And also making the assumption that only people who work in San Fransisco will live in San Fransisco? Because those Stripe employees who live in SF right now are likely not going to change their apartments. They'll continue living where they are, except now SF now longer benefits from the taxes that Stripe would otherwise have paid.
The fact that companies can open up offices somewhere else shouldn't be very surprising, and it shouldn't be shocking that people will choose to live where they already live unless their commute gets too long and they can afford to move.
I just don't see what you expect SF leadership to do about this that doesn't fit into the two categories I mentioned, other than give up.
Lower the cost of building housing. Streamline permits, zoning, and environmental review. Publicly commit, in other words, to driving down housing prices over a decade. (Note: not land prices! That’s the compromise.) This makes it cheaper to...
Build enough shelters for the transient homeless population. Now that they’re a stable problem, we can focus on the gritty bits.
Fund mental-health intervention for the permanently homeless so afflicted. And there has to be an element of coercion. Leaving the mentally ill to waste on the street isn’t compassion, it’s dereliction.

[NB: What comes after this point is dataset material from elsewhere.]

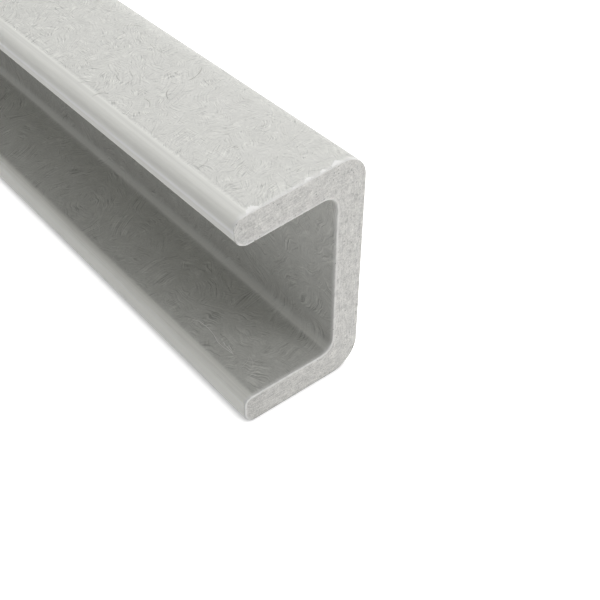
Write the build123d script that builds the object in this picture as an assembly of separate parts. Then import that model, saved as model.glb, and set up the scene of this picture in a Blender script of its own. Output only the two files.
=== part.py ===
from build123d import *
import math
import os

# A straight length of pultruded glass-fibre channel, lying on the outer face of its lower flange.
# Sizes are in millimetres. Y runs along the stock, +X is the web's side and +Z is up.
# The origin is at the middle of the stock's length and width, on the level that it lies on.

# Stock sizes
stock_length = 609.6
web_height = 50.8
flange_width = 27.8

# Walls of the section
web_thickness = 6.3
upper_flange_thickness = 6.0
lower_flange_thickness = 6.6

# Rounding of the outside corners and of the inside corners
upper_heel_radius = 5.1
lower_heel_radius = 5.9
root_radius = 3.0

# Rounding of the flange tips: each has an outer edge and an edge that faces the channel
upper_tip_outer_radius = 1.8
upper_tip_inner_radius = 2.7
lower_tip_outer_radius = 2.7
lower_tip_inner_radius = 1.5

# A cured pultrusion closes up a little: each flange leans this many degrees into the channel
spring_in = 2.5

# Share of a flange's thickness that its tip's two rounded edges may take up
largest_tip_share = 0.96

corner_angle = math.radians(90 - spring_in)


def unit(degrees):
    """Unit vector in the section, turned anticlockwise from the web's side."""
    angle = math.radians(degrees)
    return Vector(math.cos(angle), math.sin(angle))


def flange_corners(heel, web_run, flange_run, thickness):
    """Sharp corners of one flange, from the tip's outer edge round to the inside corner at the web."""
    into_channel = (web_run - flange_run * math.cos(corner_angle)) / math.sin(corner_angle)
    outer_tip = heel + flange_run * flange_width
    inner_tip = outer_tip + into_channel * thickness
    root = heel + (web_run * thickness + flange_run * web_thickness) / math.sin(corner_angle)
    return outer_tip, inner_tip, root


def tip_rounding(outer_radius, inner_radius, thickness):
    """Radii of the outer and inner edge of a flange's tip, which together fit in its thickness."""
    fit = min(1, largest_tip_share * thickness / (outer_radius + inner_radius))
    return outer_radius * fit, inner_radius * fit


# The lower flange lies level, so the web leans by the spring-in and the upper flange by twice as much
web_up = unit(90 + spring_in)
lower_out = unit(180)
upper_out = unit(180 + 2 * spring_in)

lower_heel = Vector(0, 0)
upper_heel = lower_heel + web_up * web_height
lower_tip_outer, lower_tip_inner, lower_root = flange_corners(
    lower_heel, web_up, lower_out, lower_flange_thickness
)
upper_tip_outer, upper_tip_inner, upper_root = flange_corners(
    upper_heel, web_up * -1, upper_out, upper_flange_thickness
)
lower_outer_rounding, lower_inner_rounding = tip_rounding(
    lower_tip_outer_radius, lower_tip_inner_radius, lower_flange_thickness
)
upper_outer_rounding, upper_inner_rounding = tip_rounding(
    upper_tip_outer_radius, upper_tip_inner_radius, upper_flange_thickness
)

# Corners of the section in order round it, each with its rounding
outline = [
    (lower_heel, lower_heel_radius),
    (lower_tip_outer, lower_outer_rounding),
    (lower_tip_inner, lower_inner_rounding),
    (lower_root, root_radius),
    (upper_root, root_radius),
    (upper_tip_inner, upper_inner_rounding),
    (upper_tip_outer, upper_outer_rounding),
    (upper_heel, upper_heel_radius),
]
corners = [corner for corner, rounding in outline]
roundings = [rounding for corner, rounding in outline]

# The section, drawn once and run along the whole stock
with BuildPart() as stock:
    with BuildSketch(Plane.XZ):
        with BuildLine():
            FilletPolyline(corners, radius=roundings, close=True)
        make_face()
    extrude(amount=stock_length / 2, both=True)

# Set down on the floor, with the origin under its middle
extent = stock.part.bounding_box()
channel = Pos(-extent.center().X, 0, -extent.min.Z) * stock.part

os.makedirs("parts", exist_ok=True)
export_step(channel, "parts/channel.step")
print("channel", channel.bounding_box(), "volume", round(channel.volume))
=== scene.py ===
import math

import bmesh
import bpy
import numpy as np
from mathutils import Matrix, Vector


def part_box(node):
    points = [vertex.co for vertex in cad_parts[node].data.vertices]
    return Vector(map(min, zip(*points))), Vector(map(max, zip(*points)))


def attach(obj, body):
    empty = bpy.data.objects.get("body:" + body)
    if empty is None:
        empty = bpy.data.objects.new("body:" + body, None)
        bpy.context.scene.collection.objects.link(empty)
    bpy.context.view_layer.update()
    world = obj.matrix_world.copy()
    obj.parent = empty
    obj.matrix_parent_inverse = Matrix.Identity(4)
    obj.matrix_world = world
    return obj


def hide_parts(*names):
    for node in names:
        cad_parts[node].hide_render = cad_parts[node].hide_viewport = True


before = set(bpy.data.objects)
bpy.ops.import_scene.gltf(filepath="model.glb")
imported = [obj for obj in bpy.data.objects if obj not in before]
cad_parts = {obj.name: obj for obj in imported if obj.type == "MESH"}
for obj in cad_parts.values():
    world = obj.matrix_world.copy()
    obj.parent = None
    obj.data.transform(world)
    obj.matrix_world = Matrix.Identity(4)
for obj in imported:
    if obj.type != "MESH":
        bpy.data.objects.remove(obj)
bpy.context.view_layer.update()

bl_info = {
    "name": "Fibreglass channel",
    "version": (1, 0, 0),
    "blender": (4, 5, 0),
    "location": "View3D > Sidebar > Channel",
    "description": "Builds a sawn length of pultruded glass-fibre channel and the stage that it is shown on",
    "category": "Add Mesh",
}

# The stock lies along Y on the outer face of its lower flange. Its web is on the +X side, and the end
# that the camera sees is the one at the lowest Y. Sizes are in metres, and a comment says where they aren't.
NODE = "channel"
BODY = "root"
LOWEST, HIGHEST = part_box(NODE)
STOCK_LENGTH = HIGHEST.y - LOWEST.y
NEAR_END = LOWEST.y
MILLIMETRE = 0.001

# Lines that run along the stock, in millimetres round the outline from a tip's middle: more than nothing on
# the outer side and less on the side that faces the channel. They are the mat's edge, the die's joint lines
# on the tips, and the middle of the inside corners.
SEAM = 5.55
JOINT_LINE = 0.65
SECOND_JOINT = -0.45
ROOT_LINE = -23.1

# Frayed spots on the near end's upper edge, in millimetres: where each is, counted round the outline from
# the middle of the upper flange's tip, its half width, and how far it reaches back along the stock.
FRAYED_SPOTS = [(6.3, 1.5, 0.95), (14.6, 0.9, 0.40), (17.6, 1.2, 0.65), (20.7, 0.9, 0.60), (23.6, 1.4, 0.80)]

# Scratches on the lower flange's inner face: points across the stock and back from its near end, in
# millimetres. The short ones lie beside the lower end of the long one.
SCRATCHED_LEVEL = 6.6 * MILLIMETRE
SCRATCHES = [
    [(-7.9, 23.5), (-7.1, 22.2), (-6.9, 19.9), (-7.1, 17.5), (-7.7, 15.5), (-7.7, 13.5), (-7.3, 10.8)],
    [(-6.9, 14.6), (-7.1, 13.7)],
    [(-7.1, 13.3), (-7.2, 11.3)],
    [(-6.6, 13.3), (-6.8, 12.1)],
]


# Settings that a user would change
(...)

Fund drug-addiction intervention for the permanently homeless so afflicted. Carrot is clean places to use, seek counselling and get preventative medical care. Stick has to be arresting (and preferably transferring to clinics, not prisons) public users of hard, illicit drugs.
With the above in place, encampments can be humanely cleared and/or relocated. It also lets law enforcement tackle the minority of the homeless who are threatening, violent or thieving, a minority that creates most of the problems for other San Franciscans.
(Oh, and regional transit co-operation. If you make it easier for people to get around the Bay Area, they don’t have to stack up on each other. Why is the Caltrain a single trunk? Where is the network of every-fifteen-minutes ferries? Why is the BART so loud and expensive?)
How are we going to fund mental health interventions and housing cost reductions if businesses refuse to pay taxes and housing costs keep going up? How are we going to expand on transit and cut transit costs if transit revenues are bad and high housing prices result in land values so high that the state can't buy land up to expand transit infrastructure?
I'd love to see that stuff, but it's been necessary for decades and isn't happening. We can't blame it all on NIMBYs, and getting rid of them won't make it suddenly happen.
Some of this is due to other state-wide and city problems, like taxpayers being unwilling to approve funding for transit and other measures, but that's not the only problem either.
I work in a different city where I live. But pay ~20% municipal tax (not US) that pays for infra etc that I use.